Neben der Verpflichtung von Eder sind die Verantwortlichen auch auf den Deal mit Ben Finkelstein stolz. Der US-Amerikaner ist ein gestandener Verteidiger, der im Jahr 2016 von den Florida Panthers im NHL-Draft ausgewählt wurde. Zuletzt war Finkelstein erfolgreich für die Vienna Capitals in der österreichischen Eliteliga aktiv. „Ben Finkelstein ist ein sehr guter Offensiv-Verteidiger, an dem wir viel Freude haben werden“, prophezeite Richer: „Er ist läuferisch sehr stark und kann auch in Überzahl eingesetzt werden.“ Neben diesen Qualitäten setzen die Eisbären auch auf den „gefährlichen Schuss“ des Abwehrmannes, der von der blauen Linie schon viele Tore erzielen konnte. „In seiner ersten Saison in Europa hat er alle von seinen offensiven Fähigkeiten überzeugt“, meinte Richer. Finkelstein selbst blickt „voller Vorfreude“ auf seine neue Aufgabe.
Einer, der den Club bereits bestens kennt, ist Blaine Byron. Der 28-Jährige kehrt nach einer Saison in Schweden zurück zu den Eisbären, worüber sich vor allem Marcel Noebels und Leo Pföderl freuen. Mit den beiden deutschen Nationalspielern stellte Byron in der Meistersaison 2021/22 eine Traum-Sturmreihe. Allein Byron gelangen in 54 Spielen 23 Tore und 33 Assists. Die Rückkehr des Kanadiers soll aber nicht nur Noebels und Pföderl, sondern dem ganzen Team und dem ganzen Club einen Schub geben. „Er hat bewiesen, dass er den Unterschied ausmachen kann.
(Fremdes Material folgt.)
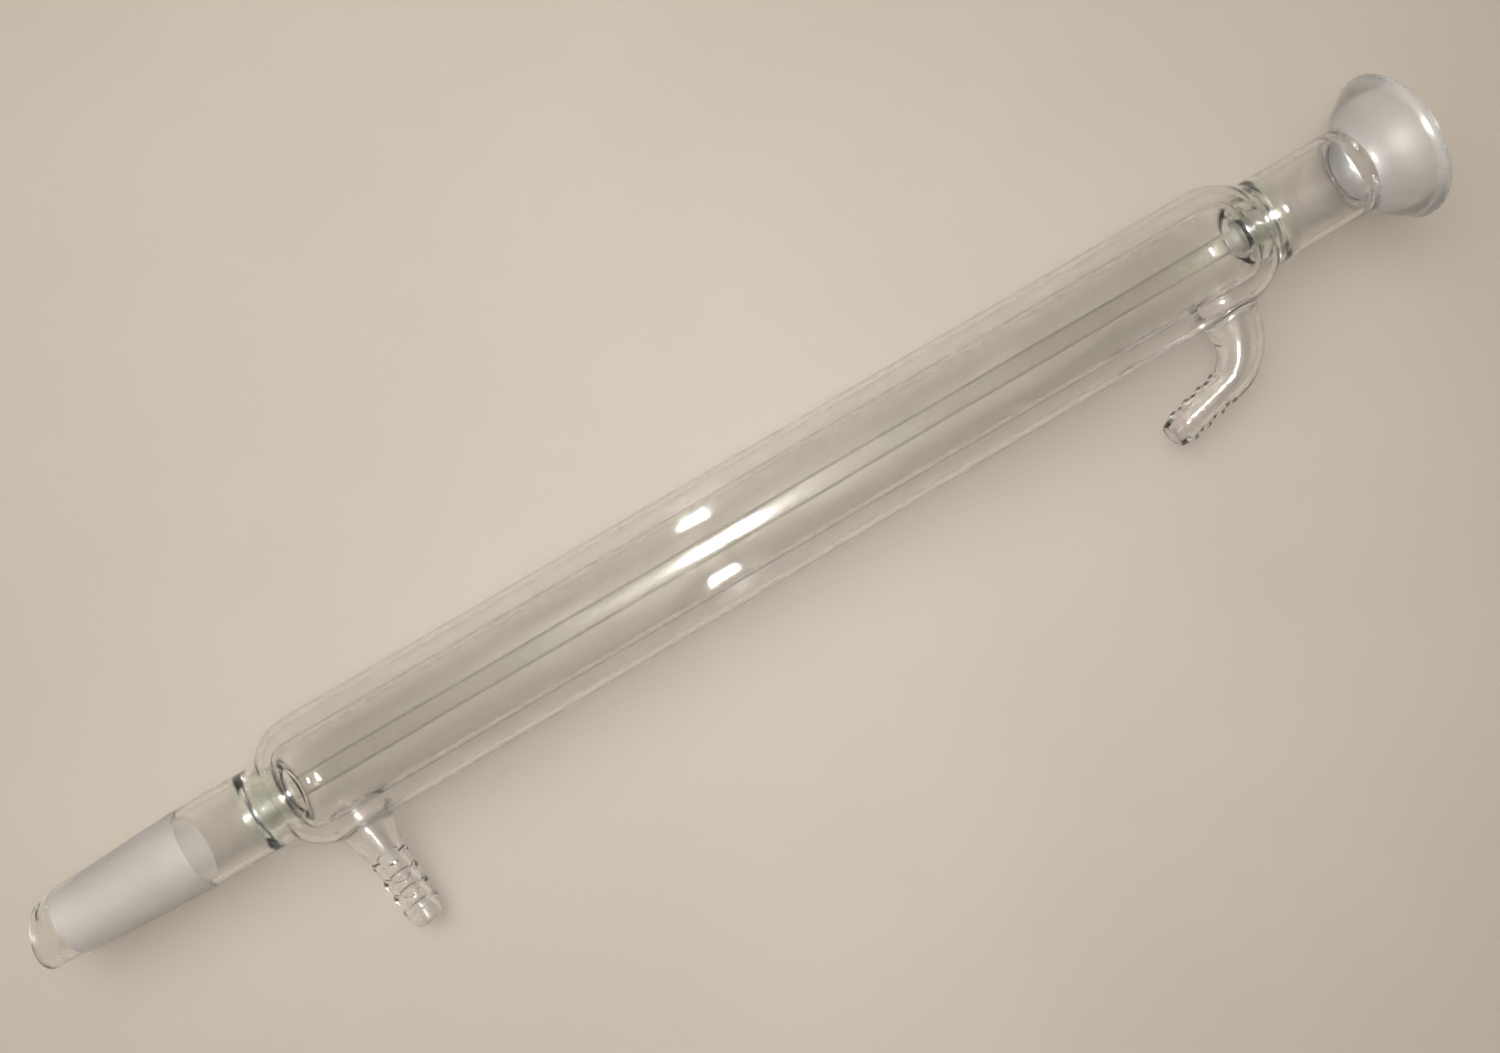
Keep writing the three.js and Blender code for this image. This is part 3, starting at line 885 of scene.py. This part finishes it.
def ground_glass():
    """Matt glass: whitish, cloudy and pitted, with fine lines round the axis and paler worn edges."""
    material, tree = empty_material("ground_glass")
    cloud = ranged(tree, grain(tree, GROUND_CLOUDS, detail=4.0, distortion=0.5), *SOFT_RANGE, 0.0, 1.0)
    wear = edge_wear(tree)
    colour = mixed_colour(tree, cloud, GROUND_PALE, GROUND_GREY)
    pits = bumped(tree, grain(tree, GRIT), GRIT_HEIGHT)
    lines = bumped(tree, grain(tree, GRINDING), GRINDING_HEIGHT, pits)
    shader = add(
        tree,
        "ShaderNodeBsdfPrincipled",
        Base_Color=mixed_colour(tree, wear, colour, GROUND_WORN),
        Roughness=ranged(tree, grain(tree, GROUND_PATCHES, detail=3.0), *SOFT_RANGE, *GROUND_ROUGHNESS),
        IOR=GLASS_IOR,
        Transmission_Weight=ranged(tree, cloud, 0.0, 1.0, *GROUND_TRANSMISSION),
        Normal=lines,
    )
    seen_through(tree, shader, GROUND_SHADE)
    return material


FUSED_LOOK = fused_glass()
CLEAR_LOOK = clear_glass("clear_glass", CLEAR_TINT, CLEAR_EDGE_SHADE)
WORKED_LOOK = clear_glass("worked_glass", CLEAR_TINT, WORKED_EDGE_SHADE, worked=True)
# The inner tube: a band of painted shade with dried water specks.
SHADE_BAND_AND_SPECKS_LOOK = clear_glass("shade_band_and_specks_glass", CLEAR_TINT, CLEAR_EDGE_SHADE, with_shade_band_and_specks=True)
RIM_LOOK = clear_glass("rim_glass", CLEAR_TINT, RIM_EDGE_SHADE, worked=True, rimmed=True)
SEAL_LOOK = clear_glass("seal_glass", SEAL_TINT, SEAL_EDGE_SHADE, worked=True)
GROUND_LOOK = ground_glass()


def fit_out(piece, glass=CLEAR_LOOK):
    """Gives a piece its materials and puts it in the place of the CAD node of the same name."""
    looks = {GLASS: glass, GROUND: GROUND_LOOK, FUSED: FUSED_LOOK}
    for index, skin in enumerate(piece["skins"]):
        piece.data.materials[index] = looks[skin]
    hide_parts(piece["node"])
    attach(piece, "root")


jacket = water_jacket()
cut_openings(jacket, [inlet, outlet])
fit_out(jacket)
fit_out(inner_tube(), SHADE_BAND_AND_SPECKS_LOOK)
fit_out(neck("lower_neck", LOWER_NECK_RADIUS, CONE_END, LOWER_SEAL_START))
fit_out(neck("upper_neck", UPPER_NECK_RADIUS, UPPER_SEAL_END, SOCKET_START))
for piece in (
    drip_tip(),
    arm_stub("inlet_stub", inlet),
    hose_barb("inlet_hose_barb", inlet, 0.0),
    arm_stub("outlet_stub", outlet),
    outlet_bend(outlet),
    hose_barb("outlet_hose_barb", outlet, BEND_ANGLE),
):
    fit_out(piece, WORKED_LOOK)
for piece in (
    ring_seal("lower_ring_seal", LOWER_NECK_RADIUS, LOWER_SEAL_START, JACKET_START, TUBE_START),
    ring_seal("upper_ring_seal", UPPER_NECK_RADIUS, UPPER_SEAL_END, JACKET_END, TUBE_END),
):
    fit_out(piece, SEAL_LOOK)
fit_out(ground_cone())
fit_out(ball_socket(), RIM_LOOK)

# ---- bench, light and camera ----

BENCH_RADIUS = 12.0  # in metres
BENCH_SIDES = 96
BENCH_GAP = 0.0002  # between the glass and the bench, in metres
BENCH_PALE, BENCH_WARM = (0.66, 0.58, 0.49), (0.63, 0.55, 0.46)
BENCH_CLOUDS = (9, 9, 9)
BENCH_GRAIN = (1500, 1500, 1500)
BENCH_GRAIN_HEIGHT = 0.00003
BENCH_ROUGHNESS = 0.75


def pale_bench():
    """A warm pale board, faintly cloudy and finely grained."""
    material, tree = empty_material("pale_bench")
    cloud = ranged(tree, grain(tree, BENCH_CLOUDS, detail=4.0), *SOFT_RANGE, 0.0, 1.0)
    shader = add(
        tree,
        "ShaderNodeBsdfPrincipled",
        Base_Color=mixed_colour(tree, cloud, BENCH_PALE, BENCH_WARM),
        Roughness=BENCH_ROUGHNESS,
        Normal=bumped(tree, grain(tree, BENCH_GRAIN, detail=3.0), BENCH_GRAIN_HEIGHT),
    )
    add(tree, "ShaderNodeOutputMaterial", Surface=shader.outputs[0])
    return material


def lowest_point(name):
    """The lowest point of a piece, in mm."""
    return min((vertex.co for vertex in bpy.data.objects[name].data.vertices), key=lambda co: co.z) / MM


def bench():
    """A pale floor that touches the rim, the jacket's lower end and the inlet arm's mouth."""
    rim = Vector((RIM_END - RIM_ROUND, AXIS.y, AXIS.z - RIM_RADIUS))
    belly = Vector((JACKET_START + SHOULDER_LENGTH, AXIS.y, AXIS.z - JACKET_RADIUS))
    mouth = lowest_point("inlet_hose_barb_glass")
    normal = (belly - rim).cross(mouth - rim).normalized()
    if normal.z < 0:
        normal.negate()
    bpy.ops.mesh.primitive_circle_add(vertices=BENCH_SIDES, radius=BENCH_RADIUS, fill_type="NGON")
    floor = bpy.context.object
    floor.name = "bench"
    floor.rotation_mode = "QUATERNION"
    floor.rotation_quaternion = normal.to_track_quat("Z", "Y")
    floor.location = rim * MM - normal * BENCH_GAP
    floor.data.materials.append(pale_bench())


# Sizes are in metres and powers in watts, but the sun's are an angle and watts per square metre.
Lamp = namedtuple("Lamp", "place power colour size")
WARM = (1.0, 0.98, 0.95)
CEILING = Lamp(Vector((-0.3, 0.5, 1.1)), 6.0, WARM, (1.0, 1.0))
DAYLIGHT = Lamp(Vector((-0.4, 0.6, 2.0)), 0.85, WARM, math.radians(60))
# The places of these two are measured from the lens.
KEY = Lamp(Vector((0.05, 0, 0.01)), 0.62, (1.0, 0.97, 0.93), (0.09, 0.09))
FLASH = Lamp(Vector((0.063, 0, 0)), 6.0, (1, 1, 1), (0.12, 0.02))


def aimed(name, data, place, target):
    """Puts a lamp in the scene, pointing at its target."""
    lamp = bpy.data.objects.new(name, data)
    bpy.context.scene.collection.objects.link(lamp)
    lamp.location = place
    lamp.rotation_mode = "QUATERNION"
    lamp.rotation_quaternion = (Vector(target) - Vector(place)).to_track_quat("-Z", "Y")
    lamp.visible_camera = False
    return lamp


def area_light(name, lamp, place, target):
    data = bpy.data.lights.new(name, "AREA")
    data.shape = "RECTANGLE"
    data.size, data.size_y = lamp.size
    data.energy = lamp.power
    data.color = lamp.colour
    return aimed(name, data, place, target)


def sun_light(name, lamp, target):
    data = bpy.data.lights.new(name, "SUN")
    data.energy = lamp.power
    data.angle = lamp.size
    data.color = lamp.colour
    return aimed(name, data, lamp.place, target)


def floor_only(lamp):
    """The lamp lights the scene, but the glass doesn't mirror it."""
    lamp.visible_glossy = False
    lamp.visible_transmission = False


def lights(lens_place):
    """Soft light from above, near and far, a small lamp beside the lens, and a flash for the glints."""
    centre = Vector((0, 0, 0))
    floor_only(area_light("ceiling", CEILING, CEILING.place, centre))
    floor_only(sun_light("daylight", DAYLIGHT, centre))
    floor_only(area_light("key", KEY, lens_place + KEY.place, AXIS * MM))
    flash = area_light("flash", FLASH, lens_place + FLASH.place, AXIS * MM)
    flash.visible_diffuse = False


# Pairs of a height, from 0 at the horizon to 1 overhead, and the world's brightness there.
WORLD_STOPS = ((0.06, 0.25), (0.22, 0.045), (0.75, 0.045), (0.95, 0.15))
WORLD_TINT = (1, 0.95, 0.9)


def world():
    """Pale at the horizon, like far studio walls, dark above them, and a dim ceiling overhead."""
    made = bpy.data.worlds.new("studio")
    made.use_nodes = True
    tree = made.node_tree
    tree.nodes.clear()
    coords = add(tree, "ShaderNodeTexCoord").outputs["Generated"]
    height = add(tree, "ShaderNodeSeparateXYZ", Vector=coords).outputs["Z"]
    ramp = add(tree, "ShaderNodeValToRGB", Fac=height)
    for _ in WORLD_STOPS[2:]:
        ramp.color_ramp.elements.new(0.5)
    for stop, (position, brightness) in zip(ramp.color_ramp.elements, WORLD_STOPS):
        stop.position = position
        stop.color = (*(share * brightness for share in WORLD_TINT), 1)
    shade = add(tree, "ShaderNodeBackground", Color=ramp.outputs[0], Strength=1.0)
    add(tree, "ShaderNodeOutputWorld", Surface=shade.outputs[0])
    bpy.context.scene.world = made


CAMERA_ALONG = -45.0  # camera's place along the condenser from the frame's middle, in mm
CAMERA_ABOVE = 433.0  # camera's height above the condenser's axis, in mm
CAMERA_SENSOR = 36  # in mm
CAMERA_LENS = 36.6  # in mm
CAMERA_RANGE = 0.01, 100  # nearest and farthest thing seen, in metres
CAMERA_LEAN = 0.101  # how far the camera looks up the condenser, in radians
CAMERA_SIDE_LEAN = -0.002  # how far it looks sideways, negative towards the arms, in radians
CAMERA_TWIST = -0.016  # turn of the camera's base line about the upright, in radians
CAMERA_ROLL = math.radians(29.5)  # turn about the line of sight, which slants the condenser


def camera():
    """A camera above the condenser. Gives the place of its lens."""
    forward = Vector((math.sin(CAMERA_LEAN), CAMERA_SIDE_LEAN, -1)).normalized()
    right = Vector((math.cos(CAMERA_TWIST), math.sin(CAMERA_TWIST), 0))
    right = (right - forward * right.dot(forward)).normalized()
    down = forward.cross(right)
    picture_right = math.cos(CAMERA_ROLL) * right + math.sin(CAMERA_ROLL) * down
    picture_down = -math.sin(CAMERA_ROLL) * right + math.cos(CAMERA_ROLL) * down
    data = bpy.data.cameras.new("camera")
    data.lens = CAMERA_LENS
    data.sensor_width = CAMERA_SENSOR
    data.clip_start, data.clip_end = CAMERA_RANGE
    made = bpy.data.objects.new("camera", data)
    bpy.context.scene.collection.objects.link(made)
    turn = Matrix((picture_right, -picture_down, -forward)).transposed()
    place = (AXIS + Vector((CAMERA_ALONG, 0, CAMERA_ABOVE))) * MM
    made.matrix_world = Matrix.Translation(place) @ turn.to_4x4()
    bpy.context.scene.camera = made
    return place


GLASS_BOUNCES = 24  # enough to pass through every wall of the condenser and back
CLEAR_BOUNCES = 48  # enough for the clear faces between the fused pieces on top of that


def light_paths():
    """Lets light go deep into the glass, and keeps the small bright glints."""
    settings = bpy.context.scene.cycles
    settings.max_bounces = GLASS_BOUNCES
    settings.transmission_bounces = GLASS_BOUNCES
    settings.transparent_max_bounces = CLEAR_BOUNCES
    settings.caustics_reflective = False
    settings.caustics_refractive = False
    settings.sample_clamp_indirect = 0
    bpy.context.scene.view_settings.view_transform = "Standard"


bench()
world()
lights(camera())
light_paths()

bpy.context.view_layer.update()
Er hat großen Anteil am Gewinn unseres Meistertitels vor einem Jahr“, sagte Richer. Dem Sportdirektor ist es gelungen, den Angreifer gleich für zwei Jahre an den Hauptstadtclub zu binden. „Ich könnte nicht begeisterter sein, wieder zurück nach Berlin zu kommen“, sagte Byron selbst. Für ihn habe die Zusage angeblich „außer Frage“ gestanden, als die Eisbären ihn kontaktiert hatten. Wohl auch, weil seine Zeit in Schweden bei IK Oskarshamn nicht so erfolgreich lief wie erhofft. Byron kam dort – auch verletzungsbedingt – nur auf 26 Spiele.
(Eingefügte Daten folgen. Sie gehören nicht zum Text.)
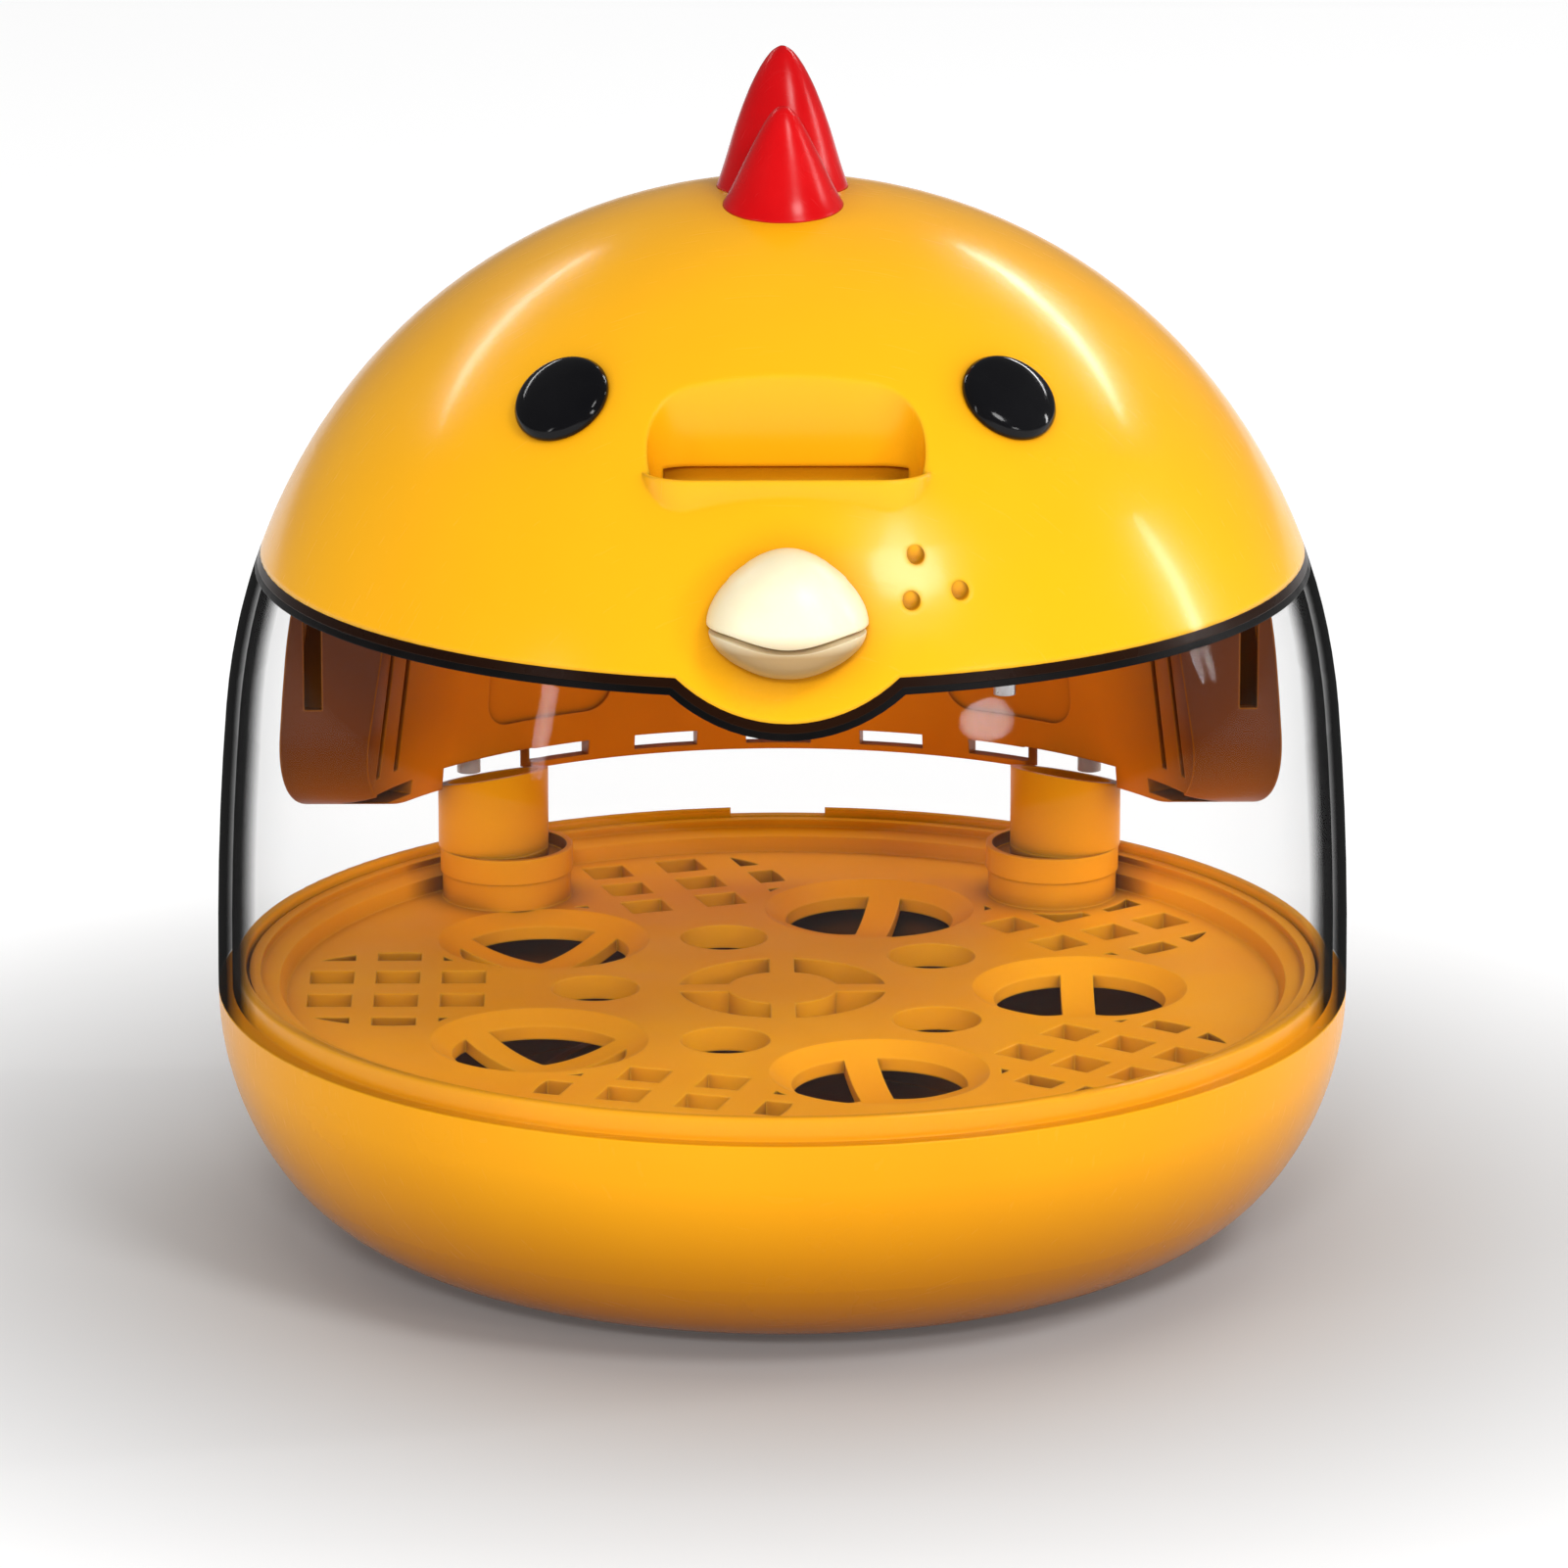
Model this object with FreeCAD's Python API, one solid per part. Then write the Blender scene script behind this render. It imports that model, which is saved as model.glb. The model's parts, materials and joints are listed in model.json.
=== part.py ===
import FreeCAD, Part
import math
import os
from FreeCAD import Vector

# Chick-shaped egg incubator. Millimetres, +Z up, -Y is the face, origin on the standing plane
# under the middle of the bowl.

# Outer skin, from the waist up
waist_radius = 102.2
waist_height = 49.4
flank_radius = 548.0        # nearly straight wall above the waist
flank_turn = 0.089          # angle of the skin's normal where the flank ends, radians
shoulder_radius = 108.7
shoulder_turn = 0.566       # where the shoulder meets the crown, a sphere about the axis

# Base bowl
ledge_height = 46.0         # where the clear shell stands
bowl_bottom = 1.0
bowl_wall = 3.0
belly_radius = 52.0
belly_turn = 0.6
lip_rise = 4.2
lip_wall = 2.0
lip_gap = 0.5               # clear shell to lip
shelf_depth = 3.5           # shelf that carries the tray rim
shelf_width = 3.2
notch_width = 18.0
notch_depth = 1.3
foot_radius = 6.8
foot_circle = 50.0
foot_recess = 1.0
foot_gap = 0.2

# Water pan
pan_boss_radius = 5.0
pan_boss_circle = 52.0
pan_floor_height = 12.0
pan_height = 22.0
pan_bottom_radius = 74.0
pan_top_radius = 86.0
pan_wall = 1.8
pan_divider_radius = 46.0
pan_divider_height = 11.0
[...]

Ancicka und Eisbären mit vielen Problemen
Doch wo es Zugänge gibt, muss es auch Abgänge geben. Die Torhüter Tobias Ancicka und Juho Markkanen sowie die Feldspieler Giovanni Fiore, Frank Mauer, Bennet Roßmy, Peter Regin, Marco Baßler, Jan Nijenhuis und Lewis Zerter-Gossage haben den Club verlassen. Der 22-jährige Ancicka wechselte zu den Kölner Haien, wo er sich mehr Rückhalt verspricht als in Berlin. Als Nachfolger von Meistergoalie Mathias Niederberger wurde der Jungprofi immer kritisch beäugt, fast jeder Fehlgriff hatte eine Torhüter-Diskussion zur Folge. Selbst der Abgang zeigt, wie kompliziert die Sache zwischen Ancicka und den Eisbären war. Während Sportdirektor Richer öffentlich vom Vereinsinteresse einer weiteren Zusammenarbeit sprach („Tobias hätte bleiben können“), betonte der Neu-Nationalspieler: „Ich habe kein Vertragsangebot bekommen.“
Auch Nachwuchstalent Bennet Roßmy verließ Berlin, der 19-Jährige schloss sich der Düsseldorfer EG an. Dort ist man besonders stolz darauf, den Zuschlag für den in der DEL zum „Rookie des Jahres“ gekürten Stürmer erhalten zu haben. „Bennet Roßmy hat trotz seines jungen Alters schon zwei Jahre DEL-Erfahrung bei den Eisbären gesammelt und bringt alles mit, um bei uns den nächsten Schritt in seiner Karriere zu machen“, sagte DEG-Sportdirektor Niki Mondt: „Wir halten ausgesprochen viel von ihm und sind sehr froh, dass sich Bennet für die DEG entschieden hat.“
Roßmy folgt damit Kevin Clark, der zuvor schon den Düsseldorfern sein „Jawort“ gegeben hatte. Der Topangreifer verlässt die Eisbären nach 113 DEL-Spielen mit beachtlichen 35 Toren und 41 Assists. Doch für einen erfolgreichen Umbruch müssen auch altgediente Haudegen weichen. „Wir danken Kevin Clark für seine Zeit bei den Eisbären. Kevin hat sich durch die gewonnene Meisterschaft sehr verdient gemacht“, sagte Richer. Aber „mit Blick auf die Ausrichtung der Mannschaft“ habe man gemeinsam mit dem Profi diese „schwierige Entscheidung“ treffen müssen. Dagegen wurden Ende März die Verträge von Manuel Wiederer und Rayan Bettahar sowie von Assistenztrainer Craig Streu verlängert. Somit standen zum 1. Mai insgesamt 20 Spieler unter Vertrag, vier Ausländerlizenzen waren noch frei.